begin Information shown
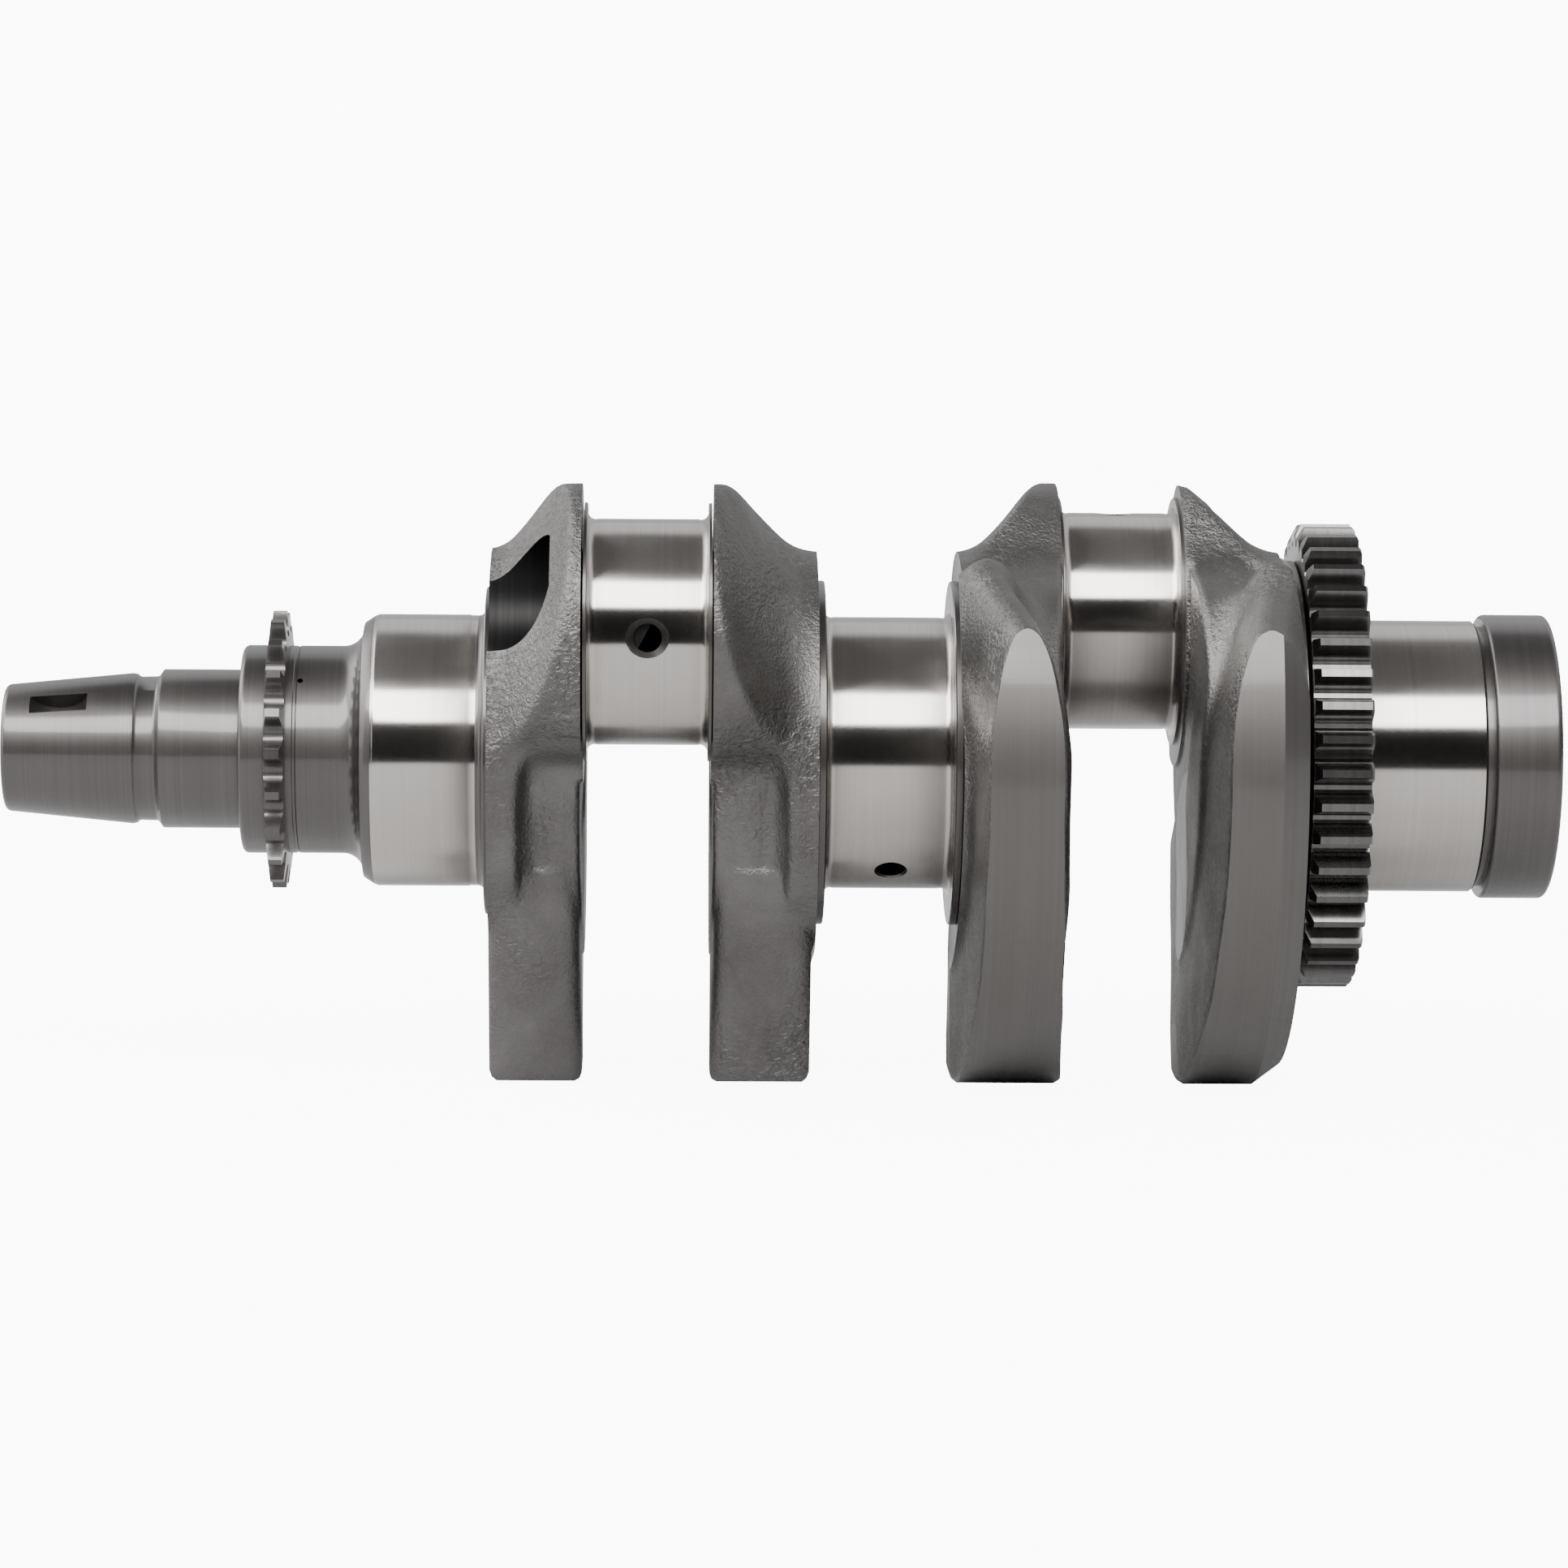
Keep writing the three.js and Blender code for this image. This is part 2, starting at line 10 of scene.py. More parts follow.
import bmesh
import bpy
import numpy as np
import openvdb
from mathutils import Euler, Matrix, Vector


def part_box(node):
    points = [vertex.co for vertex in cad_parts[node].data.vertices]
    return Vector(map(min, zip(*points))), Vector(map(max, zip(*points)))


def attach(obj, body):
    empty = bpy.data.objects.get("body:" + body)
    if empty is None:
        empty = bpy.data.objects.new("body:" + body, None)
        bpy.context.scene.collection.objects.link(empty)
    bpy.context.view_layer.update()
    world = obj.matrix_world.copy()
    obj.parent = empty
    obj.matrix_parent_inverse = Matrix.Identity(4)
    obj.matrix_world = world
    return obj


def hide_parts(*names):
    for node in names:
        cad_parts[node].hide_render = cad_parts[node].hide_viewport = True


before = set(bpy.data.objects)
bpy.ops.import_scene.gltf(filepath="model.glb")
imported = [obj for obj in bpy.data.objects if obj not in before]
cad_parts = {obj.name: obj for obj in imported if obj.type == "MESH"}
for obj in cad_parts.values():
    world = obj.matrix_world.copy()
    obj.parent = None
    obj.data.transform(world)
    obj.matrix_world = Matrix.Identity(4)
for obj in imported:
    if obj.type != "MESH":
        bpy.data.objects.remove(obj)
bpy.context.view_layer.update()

MM = 0.001
ROUND = 256  # sides of a turned piece


# ------------------------------------------------------------------ the frame, in millimetres


def span(node):
    """Where a CAD node starts and ends along X."""
    low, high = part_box(node)
    return low[0] / MM, high[0] / MM


def node_radius(node):
    low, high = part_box(node)
    return (high[1] - low[1]) / 2 / MM


low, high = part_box("centre_main_journal")
AXIS_HEIGHT = (low[2] + high[2]) / 2 / MM
low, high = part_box("crankpin_1")
PIN_OFFSET = abs(low[1] + high[1]) / 2 / MM  # of each crankpin from the shaft axis, across and up

MAIN_RADIUS = node_radius("rear_main_journal")
PIN_COLLAR_RADIUS = node_radius("crankpin_1")
PIN_RADIUS = 23.1
RIM_RADIUS = AXIS_HEIGHT
PIN_COLLAR_WIDTH = 0.7
FIRST_PIN_ANGLE = 135
NECK_RADIUS = 21.7

# Where each web's face towards a main journal and its face towards its crankpin are, along X.
WEB_OUTER = {1: span("web_1_counterweight")[0], 2: span("web_2_cheek")[1],
             3: span("web_3_cheek")[0], 4: span("web_4_cheek")[1]}
WEB_INNER = {1: span("web_1_cheek")[1], 2: span("web_2_cheek")[0],
             3: span("web_3_cheek")[1], 4: span("web_4_cheek")[0]}
PIN_SIDE = {1: -1, 2: -1, 3: 1, 4: 1}  # the side of the shaft, in Y, that a web's crankpin is on
PIN_MIDDLE = {1: (WEB_INNER[1] + WEB_INNER[2]) / 2, 3: (WEB_INNER[3] + WEB_INNER[4]) / 2}


# ------------------------------------------------------------------ mesh tools


def make_piece(name, vertices, faces, material=None):
    """A mesh object from points in millimetres about the shaft axis."""
    points = np.asarray(vertices, float) * MM
    points[:, 2] += AXIS_HEIGHT * MM
    mesh = bpy.data.meshes.new(name)
    mesh.from_pydata(points.tolist(), [], faces)
    mesh.update()
    piece = bpy.data.objects.new(name, mesh)
    bpy.context.scene.collection.objects.link(piece)
    if material:
        mesh.materials.append(material)
    return piece


def arc(centre_x, centre_r, radius, start, end, steps=6):
    """Points of an arc in a turned profile, as (x, radius) pairs."""
    angles = [math.radians(start + (end - start) * k / steps) for k in range(steps + 1)]
    return [(centre_x + radius * math.cos(a), centre_r + radius * math.sin(a)) for a in angles]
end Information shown
» **Problem to work on**: Within the material above, find the lines that contain the word "context"; copy them.

» **The completed task**:
        bpy.context.scene.collection.objects.link(empty)
    bpy.context.view_layer.update()
bpy.context.view_layer.update()
    bpy.context.scene.collection.objects.link(piece)